Consider the historical supernova SN 1987A, which exploded in the Large Magellanic Cloud in 1987. This event was remarkable not only for its brightness but also for the opportunity it provided scientists to study neutrinos and other cosmic phenomena. While gravitational waves from this explosion were not detected at the time, it set the stage for understanding how such events could be observed in the future.
Another major source of gravitational waves is the merger of compact binary systems, particularly those composed of black holes and neutron stars. When two black holes orbit each other, they spiral inward due to the loss of energy through gravitational wave emission. As they approach their final moments, they emit an increasing frequency and amplitude of gravitational waves, culminating in a powerful burst as they merge. This merger can release energy equivalent to several solar masses in a fraction of a second, making it one of the most energetic events in the universe.
The first direct detection of gravitational waves occurred on September 14, 2015, by the Laser Interferometer Gravitational-Wave Observatory (LIGO). This historic event marked a milestone in astrophysics and confirmed Einstein's century-old prediction. The waves detected were the result of a merger between two black holes, approximately 1.3 billion light-years away. Upon analyzing the data, scientists found that the gravitational waves produced carried information about the masses and spins of the black holes, providing insight into their properties and formation.
The wave propagation is governed by the principles of General Relativity, which states that massive objects warp spacetime. When gravitational waves travel through spacetime, they cause infinitesimal distortions in distance. This means that a gravitational wave passing through Earth could cause the distance between two points to oscillate, albeit by an incredibly small amount—on the order of a fraction of the width of a proton.
To detect such minuscule changes, LIGO employs laser interferometry. The facility's design consists of two long arms arranged in an L-shape, with laser beams bouncing back and forth between mirrors at the ends. When a gravitational wave passes through, it alters the distances in each arm differently, creating an interference pattern that can be measured. This sophisticated technology has led to multiple detections of gravitational waves, each revealing new aspects of the universe's most energetic events.
The significance of these discoveries extends beyond confirming Einstein's predictions. Gravitational waves offer a new way of observing the universe, complementing traditional electromagnetic observations such as light, radio waves, and X-rays.

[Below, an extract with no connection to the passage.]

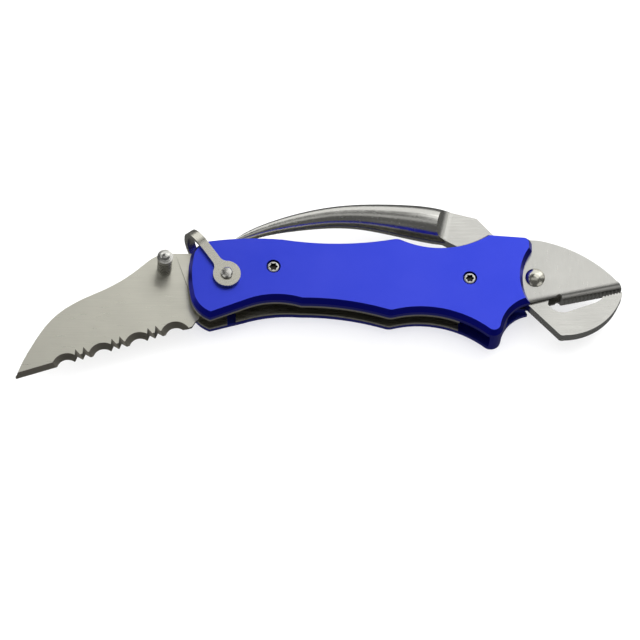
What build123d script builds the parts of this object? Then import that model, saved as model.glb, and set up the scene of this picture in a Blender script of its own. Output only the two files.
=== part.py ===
"""Rigging knife: folding serrated blade, marlinspike lever with shackle jaws, and lanyard bail.

The knife lies on its side. The origin is on the blade's pivot axis, halfway through the handle.
+X runs from the open blade towards the jaws, +Y towards the marlinspike, +Z out of the near scale.
"""

from build123d import *
from math import asin, atan2, cos, degrees, hypot, radians, sin
import os

os.makedirs("parts", exist_ok=True)

# Handle stack, as distances from the middle plane
GAP_HALF = 2.2  # free space between the liners, each side
LINER = 1.0  # liner sheet thickness
SCALE = 3.5  # aluminium scale thickness
LINER_OUT = GAP_HALF + LINER
FACE = LINER_OUT + SCALE
BEVEL_WIDTH = 1.0  # bevel round each scale, across the face
BEVEL_DEPTH = 2.0  # and down the side

# Blade
BLADE_HALF = 1.5  # half the blade's thickness
EDGE_HALF = 0.55  # half thickness just above the cutting bevel
EDGE_LAND = 0.12  # and at the edge itself
EDGE_ANGLE = 17.8  # slope of the cutting edge, degrees
HEEL = (-11.8, -13.8)  # back end of the cutting edge
TIP = (-59.2, -29.02)
TANG_R = 7.4
GRIND_HEIGHT = 24.0  # height of the flat grind above the edge
PLUNGE = -4.7  # where the grind starts, along the edge from the heel
BEVEL_RISE = 1.5  # height of the cutting bevel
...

They provide information about phenomena that are often shrouded in dust or otherwise difficult to detect with conventional telescopes. For example, while light from a supernova may be obscured, the gravitational waves emitted during the explosion can travel unimpeded, allowing scientists to study the event more comprehensively.
In addition to their role in astrophysics, gravitational waves challenge our understanding of fundamental physics. They offer insights into the behavior of matter under extreme conditions and the nature of gravity itself. For instance, the merging of black holes allows researchers to test theories regarding the limits of our current understanding of spacetime and the nature of singularities.
As we explore the origins of gravitational waves, it is essential to recognize the interconnectedness of these cosmic events and the larger structure of the universe. The merging of black holes, the death of stars, and the birth of new celestial bodies are all part of a dynamic cycle that shapes the cosmos. Each event generates ripples that travel across the universe, creating a cosmic symphony that speaks to the intricate balance of forces at play.
With each detection, we are reminded of our place in this vast universe. Gravitational waves serve as messengers from the farthest reaches of space, carrying stories of creation and destruction, of birth and death. As we ponder the implications of these waves, we may ask ourselves: How does our understanding of these cosmic events shape our perception of existence, and what other mysteries might the universe reveal through the lens of gravitational waves?